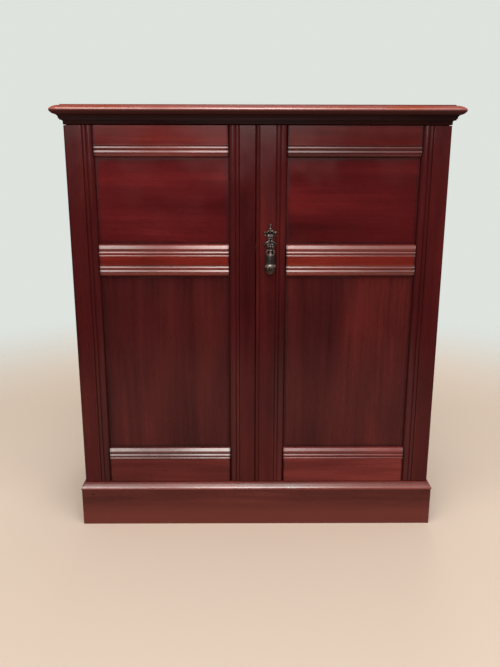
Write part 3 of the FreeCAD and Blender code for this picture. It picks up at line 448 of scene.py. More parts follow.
# Share of dirt and of polish by height, on the base moulding and down the top's edge
BASE_GRIME = (
    (0.0840, 0.0), (0.0908, 0.0), (0.0917, 0.30), (0.0928, 0.20), (0.0950, 0.35), (0.0962, 1.0),
    (0.0967, 0.8), (0.0972, 0.0), (0.1000, 0.0),
)
BASE_POLISH = (
    (0.0840, 0.92), (0.0914, 0.92), (0.0926, 0.45), (0.0964, 0.35), (0.0970, 0.80), (0.1000, 0.80),
)
TOP_GRIME = ((0.8860, 1.0), (0.8920, 1.0), (0.8942, 0.75), (0.8957, 0.0), (0.9050, 0.0))
TOP_POLISH = ((0.8860, 0.03), (0.8946, 0.03), (0.8962, 1.0), (0.9029, 1.0), (0.9035, 0.22), (0.9050, 0.22))
TOP_NOSE_STEP = (0.8935, 0.8968)
TOP_ENDS_STEP = (0.3880, 0.3940, 1.0, 0.12)
NOSE_STEP = (0.9028, 0.9034, 0.75, 0.0)
NOSE_TONE = linear(164, 96, 88)
ORANGE_STEP = (0.9028, 0.9034, 0.95, 0.0)
ORANGE_GRAIN = (0.25, 26.0, 4.0, 0.6)
ORANGE_SEED = 4.0
ORANGE_PATCH_STEP = (0.36, 0.60)
ORANGE_MIDDLE = 0.02
ORANGE_ENDS_STEP = (0.10, 0.26, 0.15, 1.0)
WORN_ORANGE = linear(148, 64, 40)
FILLER = linear(58, 26, 22)
BARE_WOOD = linear(150, 96, 76)
SCUFF_GRAIN = (0.3, 60.0, 4.0, 0.65)
SCUFF_SEED = 9.0
SCUFF_STEP = (0.52, 0.72)
SCUFF_HEIGHT_STEP = (0.0, 0.030, 1.0, 0.0)
SCUFF_COVER = 0.6
SCUFF_TONE = 0.45
FOOT_STEP = (0.020, 0.066, 0.75, 0.0)
CHIP_TONE = 0.7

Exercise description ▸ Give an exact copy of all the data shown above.

Exercise output ▸
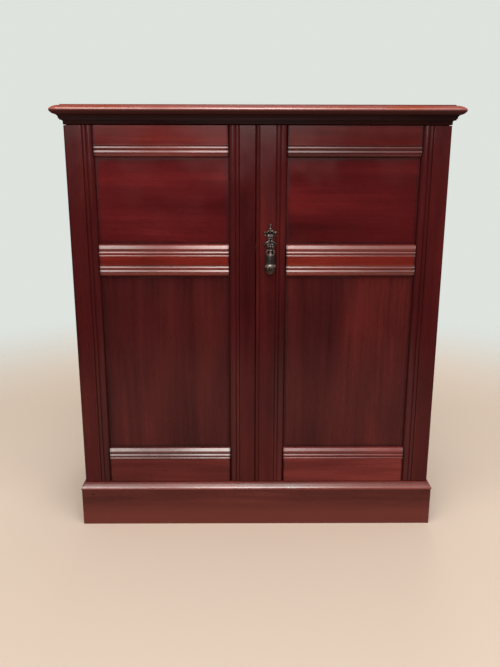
Write part 3 of the FreeCAD and Blender code for this picture. It picks up at line 448 of scene.py. More parts follow.
# Share of dirt and of polish by height, on the base moulding and down the top's edge
BASE_GRIME = (
    (0.0840, 0.0), (0.0908, 0.0), (0.0917, 0.30), (0.0928, 0.20), (0.0950, 0.35), (0.0962, 1.0),
    (0.0967, 0.8), (0.0972, 0.0), (0.1000, 0.0),
)
BASE_POLISH = (
    (0.0840, 0.92), (0.0914, 0.92), (0.0926, 0.45), (0.0964, 0.35), (0.0970, 0.80), (0.1000, 0.80),
)
TOP_GRIME = ((0.8860, 1.0), (0.8920, 1.0), (0.8942, 0.75), (0.8957, 0.0), (0.9050, 0.0))
TOP_POLISH = ((0.8860, 0.03), (0.8946, 0.03), (0.8962, 1.0), (0.9029, 1.0), (0.9035, 0.22), (0.9050, 0.22))
TOP_NOSE_STEP = (0.8935, 0.8968)
TOP_ENDS_STEP = (0.3880, 0.3940, 1.0, 0.12)
NOSE_STEP = (0.9028, 0.9034, 0.75, 0.0)
NOSE_TONE = linear(164, 96, 88)
ORANGE_STEP = (0.9028, 0.9034, 0.95, 0.0)
ORANGE_GRAIN = (0.25, 26.0, 4.0, 0.6)
ORANGE_SEED = 4.0
ORANGE_PATCH_STEP = (0.36, 0.60)
ORANGE_MIDDLE = 0.02
ORANGE_ENDS_STEP = (0.10, 0.26, 0.15, 1.0)
WORN_ORANGE = linear(148, 64, 40)
FILLER = linear(58, 26, 22)
BARE_WOOD = linear(150, 96, 76)
SCUFF_GRAIN = (0.3, 60.0, 4.0, 0.65)
SCUFF_SEED = 9.0
SCUFF_STEP = (0.52, 0.72)
SCUFF_HEIGHT_STEP = (0.0, 0.030, 1.0, 0.0)
SCUFF_COVER = 0.6
SCUFF_TONE = 0.45
FOOT_STEP = (0.020, 0.066, 0.75, 0.0)
CHIP_TONE = 0.7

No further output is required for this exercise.